This is a phenomenal day.
It was bound to be out of the ordinary--12.12.12, there won't be another one like it for another hundred years. I can already imagine what my life will be like in a hundred years: Brittle. Dusty. (Although maybe science will advance to the point where living to see 125 isn't an act of God? Can you even imagine what fifty years as an elderly person would be like???)
The point is it's an unusual day--positively ripe for something fantastic to happen.
Today I woke up in my normal life. Toasty in my bed, I began the process of forcing my mind to allow unspeakable things to happen to my body. These atrocities include:
1. Walking 20 minutes to the T with icicle non-blow-dried hair in December.
2. Sitting consistently for 8 1/2 hours in a cubicle, feeling my puddle of an ass spill wider over my seat with each passing day.

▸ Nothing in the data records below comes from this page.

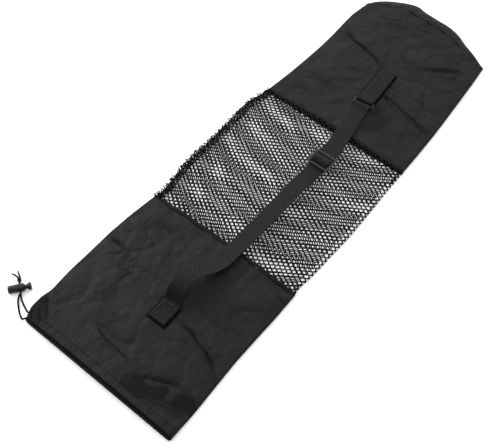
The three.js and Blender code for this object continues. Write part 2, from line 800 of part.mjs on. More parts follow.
// A rectangular loop of round wire
function strapRing() {
  const x = ringBarOffset;
  const y = (strapWidth + 2 * sideClearance + ringWire) / 2;
  const bend = 2;
  const turns = 3;
  const sides = 8;
  const middle = [];
  for (const [cx, cy, from] of [[x, y, 0], [-x, y, 90], [-x, -y, 180], [x, -y, 270]]) {
    for (let step = 0; step <= turns; step += 1) {
      const angle = THREE.MathUtils.degToRad(from + 90 * step / turns);
      middle.push({
        x: cx - Math.sign(cx) * bend + bend * Math.cos(angle),
        y: cy - Math.sign(cy) * bend + bend * Math.sin(angle),
        angle,
      });
    }
  }
  const rings = middle.map((spot) => {
    const ring = [];
    for (let side = 0; side < sides; side += 1) {
      const turn = 2 * Math.PI * side / sides;
      const out = ringWire / 2 * Math.cos(turn);
      ring.push(new THREE.Vector3(
        spot.x + out * Math.cos(spot.angle),
        spot.y + out * Math.sin(spot.angle),
        ringWire / 2 * Math.sin(turn),
      ));
    }
    return ring;
  });
  const corners = [];
  for (let row = 0; row < rings.length; row += 1) {
    const following = rings[(row + 1) % rings.length];
    for (let side = 0; side < sides; side += 1) {
      const next = (side + 1) % sides;
      addQuad(corners, rings[row][side], following[side], following[next], rings[row][next]);
    }
  }
  return solidOf(seatOnStrap(closedGeometry(corners), ringPlace, ringHeight));
}

// A curve whose stations are the listed points themselves
class Stations extends THREE.Curve {
  constructor(points) {
    super();
    this.points = points;
  }

  getPoint(share) {
    const place = Math.min(Math.max(share, 0), 1) * (this.points.length - 1);
    const index = Math.min(Math.floor(place), this.points.length - 2);
    return this.points[index].clone().lerp(this.points[index + 1], place - index);
  }

  getUtoTmapping(share) {
    return share;
  }
}

function cordTube(points) {
  const section = new THREE.Shape();
  section.absarc(0, 0, cordDiameter / 2, 0, 2 * Math.PI);
  return solidOf(new THREE.ExtrudeGeometry(section, {
    steps: points.length - 1,
    curveSegments: 4,
    extrudePath: new Stations(points),
    bevelEnabled: false,
  }));
}

// The hidden stretch in the channel, from the upper exit once round the mouth to the lower exit
function hiddenStretch() {
  const panel = panels.mouth;
  const centre = (channelWall + channelLength - channelStitching) / 2;
  const bendAt = (row) => {
    const x = centre + row.ahead;
    const point = skinPoint(panel, x / panel.length, leftSide, 0);
    return new THREE.Vector3(x, point.y + row.out, point.z + row.up);
  };
  const round = spotsRound(panelColumns, flatColumns);
  const left = round.findIndex((spot) => spot.across === 1 && spot.turn === 90);
  const order = round.slice(0, left).reverse().concat(round.slice(left + 1).reverse());
  const points = order.map((spot, index) => {
    const fromStart = cordDrift[index] ?? exitSpread;
    const fromEnd = cordDrift[order.length - 1 - index] ?? exitSpread;
    const x = centre + fromStart - fromEnd;
    return skinPoint(panel, x / panel.length, spot, channelDepth / 2);
  });
  return [...upperBend.map(bendAt), ...points, ...lowerBend.map(bendAt)];
}

const toVector = ([x, out, z]) => new THREE.Vector3(x, halfWidth + out, z);
const lockCentre = toVector(lockPlace);
const lockAxis = new THREE.Vector3(1, 0, 0).applyAxisAngle(
  new THREE.Vector3(0, 0, 1),
  THREE.MathUtils.degToRad(lockTurn),
);
const lockThrough = new THREE.Vector3(-lockAxis.y, lockAxis.x, 0);
const strandLift = cordDiameter / 2 + gap / 2;

// Straight through the lock, one strand over the other, and on towards the knot
function lockPassage(lift) {
  const straight = 2;
  const reach = lockRadius + 1.5;
  const away = [-reach, -straight, straight, reach];
  return away.map((distance) => {
    const point = lockCentre.clone().addScaledVector(lockThrough, distance);
    point.z += lift;
    return point;
  });
}

function drawcord() {
  const knot = toVector(knotCentre);
  const knotEntry = knot.clone().setZ(knot.z + cordDiameter / 3);
  const points = [
    knotEntry,
    ...lockPassage(-strandLift).reverse(),
    ...upperStrand.map(toVector).reverse(),
    ...hiddenStretch(),
    ...lowerStrand.map(toVector),
    ...lockPassage(strandLift),
    knotEntry,
  ];
  const half = Math.floor(points.length / 2);
  let solid = cordTube(points.slice(0, half + 1)).add(cordTube(points.slice(half)));
  const lump = new THREE.IcosahedronGeometry(knotRadius, 1);
  lump.translate(knot.x, knot.y, knot.z);
  solid = solid.add(solidOf(lump));
  for (const tip of tips) {
    solid = solid.add(cordTube([knot, ...tip.map(toVector)]));
  }
  return solid;
}

function slotThroughLock(along, length, height) {
  const box = new THREE.BoxGeometry(length, 4 * lockRadius, height);
  box.rotateZ(THREE.MathUtils.degToRad(lockTurn));
  const centre = lockCentre.clone().addScaledVector(lockAxis, along);
  box.translate(centre.x, centre.y, centre.z);
  return solidOf(box);
}

// A turned piece along the lock's axis: rows of place along it and radius
function turnedOnLock(profile, sides) {
  const outline = profile.map(([along, radius]) => new THREE.Vector2(radius, along));
  const lathe = new THREE.LatheGeometry(outline, sides);
  lathe.rotateZ(-Math.PI / 2);
  lathe.rotateX(Math.PI / sides);
  lathe.rotateZ(THREE.MathUtils.degToRad(lockTurn));
  lathe.translate(lockCentre.x, lockCentre.y, lockCentre.z);
  return solidOf(lathe);
}

const lockBack = lockHoleFromMouth - lockLength;
const holeHeight = 2 * cordDiameter + 3 * gap;
const holeLength = cordDiameter + 2 * gap;

function cordLockBody() {
  const round = 0.8;
  const barrel = turnedOnLock([
    [lockBack, 0],
    [lockBack, lockRadius - round],
    [lockBack + round, lockRadius],
    [lockHoleFromMouth - round / 2, lockRadius],
    [lockHoleFromMouth, lockRadius - round / 2],
    [lockHoleFromMouth, lockBore],
    [lockBack + lockFloor, lockBore],
    [lockBack + lockFloor, 0],
  ], 16);
  return barrel.subtract(slotThroughLock(0, holeLength, holeHeight));
}

function cordLockPlunger() {
  const stem = lockBore - plungerGap;
  const innerEnd = lockBack + lockFloor + plungerTravel + plungerGap;
  const capStart = lockHoleFromMouth + plungerTravel + plungerGap;
  const round = 0.7;
  const button = turnedOnLock([
    [innerEnd, 0],
    [innerEnd, stem],
    [lockHoleFromMouth + neckStep, stem],
    [lockHoleFromMouth + 2 * neckStep, neckRadius],
    [capStart - neckStep, neckRadius],
    [capStart, capRadius - round],
    [capStart + round, capRadius],
    [capStart + capLength - round, capRadius],
    [capStart + capLength, capRadius - round],
    [capStart + capLength, 0],
  ], 16);
  return button.subtract(slotThroughLock(plungerTravel / 2, holeLength + plungerTravel, holeHeight));
}

// The assembly
const cloth = new THREE.Color(0.032, 0.032, 0.034);
const netBlack = new THREE.Color(0.02, 0.02, 0.021);
const webbing = new THREE.Color(0.026, 0.026, 0.028);
const pieces = [
  namedMesh('mouth_panel', geometryOf(mouthPanel()), cloth, 0.8),
  namedMesh('mesh_panel', geometryOf(netPanel()), netBlack, 0.85),
  namedMesh('base_panel', geometryOf(basePanel()), cloth, 0.8),
  namedMesh('base_disc', geometryOf(baseDisc()), cloth, 0.8),
  namedMesh('strap', geometryOf(band(strapRun())), webbing, 0.85),
  namedMesh('strap_slider', geometryOf(strapSlider()), plasticBlack, 0.4),
  namedMesh('strap_ring', geometryOf(strapRing()), plasticBlack, 0.35),
  namedMesh('ring_tab', geometryOf(ringTab()), webbing, 0.85),
];
const cordPieces = [
  namedMesh('drawcord', geometryOf(drawcord()), netBlack, 0.8),
  namedMesh('cord_lock_body', geometryOf(cordLockBody()), plasticBlack, 0.45),
  namedMesh('cord_lock_plunger', geometryOf(cordLockPlunger()), plasticBlack, 0.45),
];

const bag = new THREE.Group();
bag.add(...pieces);
const extent = new THREE.Box3().setFromObject(bag);
bag.add(...cordPieces);
const centre = extent.getCenter(new THREE.Vector3());
bag.position.set(-centre.x, -centre.y, -extent.min.z);

export default bag;
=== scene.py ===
import math

import bmesh
import bpy
import numpy as np
from mathutils import Matrix, Vector, noise


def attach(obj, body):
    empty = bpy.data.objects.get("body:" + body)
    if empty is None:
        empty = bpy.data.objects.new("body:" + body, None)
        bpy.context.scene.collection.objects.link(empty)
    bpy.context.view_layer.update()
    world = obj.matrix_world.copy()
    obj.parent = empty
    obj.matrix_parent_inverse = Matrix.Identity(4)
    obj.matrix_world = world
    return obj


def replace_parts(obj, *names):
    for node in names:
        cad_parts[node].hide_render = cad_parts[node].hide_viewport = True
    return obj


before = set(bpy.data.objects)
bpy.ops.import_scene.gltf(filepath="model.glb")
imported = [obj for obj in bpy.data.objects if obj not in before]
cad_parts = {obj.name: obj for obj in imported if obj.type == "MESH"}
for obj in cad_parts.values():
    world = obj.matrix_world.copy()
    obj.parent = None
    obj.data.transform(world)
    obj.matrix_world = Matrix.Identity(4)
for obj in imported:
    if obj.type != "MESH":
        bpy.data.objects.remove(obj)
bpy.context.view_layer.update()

MM = 0.001
# Millimetres from the middle of the bag's box to the mouth edge's middle
MOUTH = np.array([395.69, 2.97, 0.0])

# ---- Camera and free cords ----
EYE = (-0.5906, -0.3456, 0.8920)
RIGHT = Vector((0.62631, -0.77868, 0.03720))
UP = Vector((0.63845, 0.53974, 0.54869))
AHEAD = Vector((0.44733, 0.31991, -0.83520))
LENS = 59.34
SENSOR = 36.0

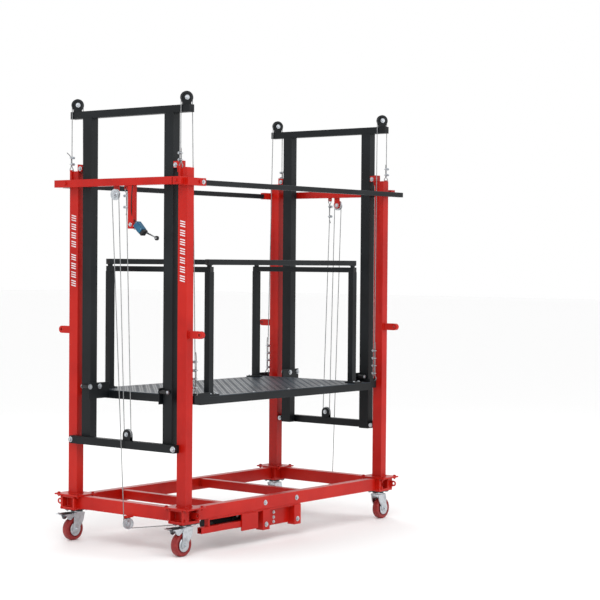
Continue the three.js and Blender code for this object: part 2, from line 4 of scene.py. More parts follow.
import bpy
from mathutils import Matrix, Vector
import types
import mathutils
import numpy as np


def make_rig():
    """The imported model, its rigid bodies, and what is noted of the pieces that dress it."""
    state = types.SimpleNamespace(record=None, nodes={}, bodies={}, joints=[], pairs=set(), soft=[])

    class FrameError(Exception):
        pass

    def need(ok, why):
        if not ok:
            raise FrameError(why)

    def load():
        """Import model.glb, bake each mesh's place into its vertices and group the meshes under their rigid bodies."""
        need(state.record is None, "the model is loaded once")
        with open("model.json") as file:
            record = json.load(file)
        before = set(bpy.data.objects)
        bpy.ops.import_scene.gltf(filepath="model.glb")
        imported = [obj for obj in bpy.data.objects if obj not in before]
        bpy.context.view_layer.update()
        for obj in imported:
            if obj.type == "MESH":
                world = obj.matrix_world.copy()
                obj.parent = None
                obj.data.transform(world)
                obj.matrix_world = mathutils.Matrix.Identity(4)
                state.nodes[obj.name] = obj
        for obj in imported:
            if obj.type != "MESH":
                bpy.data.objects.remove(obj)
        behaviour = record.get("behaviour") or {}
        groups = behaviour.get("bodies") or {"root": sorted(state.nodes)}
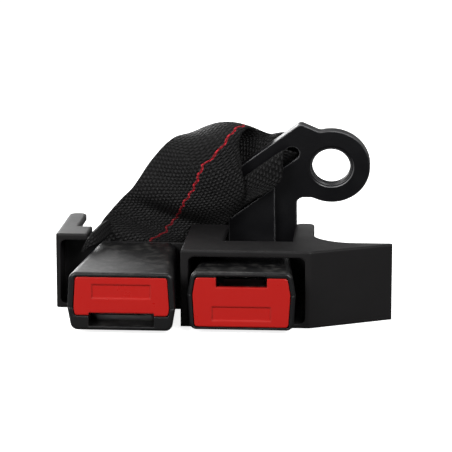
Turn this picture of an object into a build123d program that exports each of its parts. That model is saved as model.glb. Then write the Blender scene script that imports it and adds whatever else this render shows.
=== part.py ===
from build123d import *
import os
from math import cos, hypot, radians, sin

# Twin rear seat belt buckle: two press buckles in one moulded boot. The centre one hangs
# on a doubled webbing strap that is looped round the bar of a flat anchor plate with a
# bolt eye. The outboard one is riveted to a bent steel stem that is welded to the plate.
# Millimetres. X runs across the buckles, Y runs away from their push buttons, Z is up.
# The origin is on the resting face, in the middle of the part's width and depth.
# Each buckle is drawn in its own frame: X across, Y back from its face, Z up from its
# slot side. The centre buckle stands that way up and the outboard one is rolled over.

# Buckle housing: two shells that meet at a seam, where they are widest
housing_length = 58.5
housing_height = 23.6
housing_width = 43.4
housing_rear_width = 34.6
seam_height = 9.2
sole_inset = 1.6
crown_inset = 0.9
shell_wall = 1.8
shell_floor = 1.6
face_wall = 2.2
housing_corner = 3.0
face_round = 1.2
tongue_slot_height = 4.3
strap_mouth_height = 9.0
frame_rib = 1.1

# Push button
button_recess = 0.4
button_relief = 1.0
button_wall = 2.2
button_gap = 0.35
button_travel = 5.0
button_corner = 1.2
skirt_inset = 1.2
skirt_wall = 1.3
skirt_depth = 8.0
leg_gap = 0.3
leg_thickness = 1.9
leg_height = 7.0
leg_overhang = 3.5
spring_boss_length = 3.0
legend_width = 23.4
legend_height = 5.6
legend_depth = 0.4

# Steel frame that carries the belt load
steel = 1.8
frame_side_room = 7.9
frame_front = 12.0
frame_end_room = 6.5
frame_wall_height = 12.0
frame_wall_inset = 3.0

# Lock pin, latch, ejector and their springs
lock_pin_radius = 1.5
lock_pin_setback = 22.0
lock_pin_z = 13.2
pin_slack = 0.2
latch_plate = 2.2
latch_pivot_setback = 13.5
latch_pivot_z = 9.6
latch_pivot_radius = 1.6
latch_side_gap = 0.6
latch_heel = 2.2
latch_tip_y = 17.3
latch_tip_width = 16.0
latch_window_margin = 0.8
running_gap = 0.06
latch_lift = 0.24
ejector_y = 14.0
ejector_length = 10.0
ejector_width = 8.0
ejector_height = 3.0
ejector_travel = 10.0
ejector_nose = 1.2
ejector_ramp = 6.0
ejector_keel_width = 3.8
ejector_keel_length = 6.0
ejector_keel_depth = 1.26
sliding_gap = 0.15
button_spring_radius = 2.6
button_spring_wire = 0.7
button_spring_z = 15.8
button_spring_room = 6.0
ejector_spring_radius = 1.3
ejector_spring_wire = 0.5
stop_tab_setback = 12.0
stop_tab_width = 6.0
stop_tab_height = 3.8
spring_turns = 6

# Strap bar across the back of the centre frame, and the doubled webbing round it
strap_bar_radius = 2.5
strap_bar_setback = 5.0
strap_bar_z = 10.0
strap_thickness = 1.3
strap_gap = 0.3
strap_crown = 0.2
strap_fold_side_gap = 0.5
strap_fold_length = 5.5
strap_width = 45.0
strap_mouth_margin = 3.6

# Boot: two sleeves side by side, the centre one set back, with a swept wing
boot_height = 31.5
boot_wall = 2.0
boot_roof = 2.6
boot_floor = 1.7
boot_divider = 3.0
sleeve_corner = 2.5
side_gap = 0.6
centre_sleeve_slack = 9.4
outboard_sleeve_slack = 3.8
centre_protrusion = 45.0
outboard_protrusion = 12.0
sleeve_stagger = 29.2
boot_edge_round = 0.8
boot_stop_wall = 2.0
boot_stop_gap = 0.4
boot_stop_height = 24.5
boot_window_gap = 1.6
centre_finger_length = 28.7
centre_finger_width = 7.6
outboard_finger_length = 5.0
outboard_finger_width = 8.0
finger_depth = 20.0
finger_tip_round = 3.2
land_past_housing = 6.5
land_width = 15.8
centre_roof_width = 13.4
roof_past_housing = 3.0
outboard_notch_reach = 19.8
outboard_notch_width = 28.4
wing_reach = 32.8
wing_sweep = 17.5
wing_fillet = 18.0
boot_corner = 2.0

# Anchor plate: flat steel with a round eye and one slot for the webbing
plate_thickness = 3.5
plate_lean = 15.0
eye_radius = 16.4
eye_bore_radius = 8.0
eye_bore_chamfer = 0.6
eye_from_buckle_x = 33.7
eye_from_buckle_y = 68.1
eye_z = 57.0
shoulder_x = 12.9
shoulder_y = 19.5
shoulder_dip = 6.0
neck_y = 14.4
bar_slope = 38.0
bar_width = 5.5
bar_length = 66.0
slot_width = 47.0
slot_height = 6.0
slot_end_margin = 11.0
slot_lip = 5.5
plate_foot = 37.5
foot_width = 12.0
leg_x = 14.6
plate_corner = 2.5
neck_fillet = 3.0

# Stem: steel strip welded to the front of the plate's leg and riveted to the outboard frame
stem_thickness = 2.5
stem_side_gap = 2.1
stem_bend = 6.0
stem_slot_gap = 4.0
stem_mouth_gap = 0.5
stem_rivet_radius = 2.0
stem_rivet_head = 3.2
stem_rivet_rise = 1.2
stem_rivet_pitch = 10.0
stem_rivet_setback = 4.5

# Cuts run this far past the faces they open
overcut = 1.0

# Places that follow from the sizes above
housing_half = housing_width / 2
frame_half_width = housing_half - frame_side_room
frame_rear = housing_length - frame_end_room
lock_pin_y = frame_rear - lock_pin_setback
latch_pivot_y = frame_rear - latch_pivot_setback
stop_tab_y = frame_rear - stop_tab_setback
strap_bar_y = frame_rear - strap_bar_setback
stem_rivet_y = frame_rear - stem_rivet_setback
button_spring_stop_y = lock_pin_y - button_spring_room
strap_fold_width = 2 * (frame_half_width - steel - strap_fold_side_gap)
stem_width = 2 * (frame_half_width - steel - stem_side_gap)
centre_roof_reach = housing_length - centre_protrusion + roof_past_housing
centre_finger_reach = centre_roof_reach + centre_finger_length
land_reach = housing_length - outboard_protrusion + land_past_housing
outboard_finger_reach = land_reach + outboard_finger_length
boot_width = (2 * boot_wall + boot_divider + 2 * housing_width
              + centre_sleeve_slack + outboard_sleeve_slack + wing_reach)
boot_left = -boot_width / 2
boot_right = boot_width / 2
centre_sleeve_left = boot_left + boot_wall
centre_sleeve_right = centre_sleeve_left + housing_width + centre_sleeve_slack
outboard_sleeve_left = centre_sleeve_right + boot_divider
outboard_sleeve_right = outboard_sleeve_left + housing_width + outboard_sleeve_slack
wing_root = outboard_sleeve_right + boot_wall
centre_x = centre_sleeve_right - side_gap - housing_half
outboard_x = outboard_sleeve_left + side_gap + housing_half
front_y = -(centre_protrusion + centre_finger_reach) / 2
centre_mouth_y = front_y + centre_protrusion
outboard_mouth_y = centre_mouth_y - sleeve_stagger
outboard_front_y = outboard_mouth_y - outboard_protrusion
land_y = outboard_mouth_y + land_reach
eye_x = outboard_x + eye_from_buckle_x
eye_y = outboard_front_y + eye_from_buckle_y
frame_top = shell_floor + steel
slot_top = shell_floor + tongue_slot_height
leg_inner = frame_half_width + leg_gap
leg_outer = leg_inner + leg_thickness
strap_mouth_width = housing_rear_width - 2 * strap_mouth_margin
stem_mouth_width = stem_width + 2 * stem_mouth_gap
stem_mouth_height = stem_thickness + stem_rivet_rise + 2 * stem_mouth_gap
tip_bottom = frame_top + running_gap + ejector_height + latch_lift

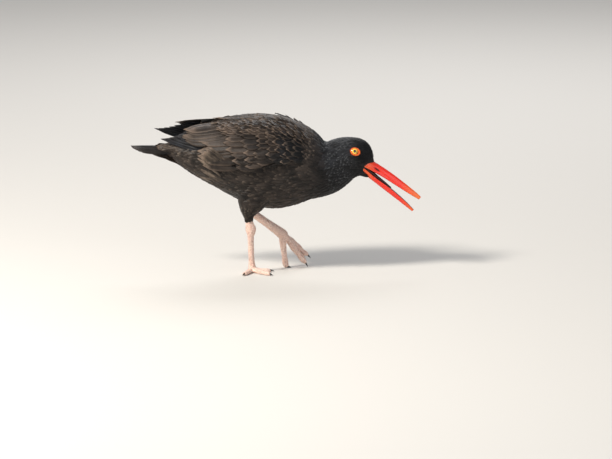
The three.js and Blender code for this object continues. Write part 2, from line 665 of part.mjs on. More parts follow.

3. Denying myself a tasty quesadilla from El Pelon because I gotta start throwing more bones to the three headed beast...Sallie Mae. She hungry for roughly half my paycheck these days.
I struggled today--everyday--and I don't feel stronger or smarter for it. It's crazy that among my recently graduated sister-thren, my doldrum existence can be considered a success story. I make money every day. I don't live with my mother. I live with a man who I find sexy. I'm not nearly as fat as I should be. Chalk it up to post-feminist blues, but I'm spending more hours lately dreaming about baking meat pies and child-rearing than reaching for more brass rings on the old career ladder.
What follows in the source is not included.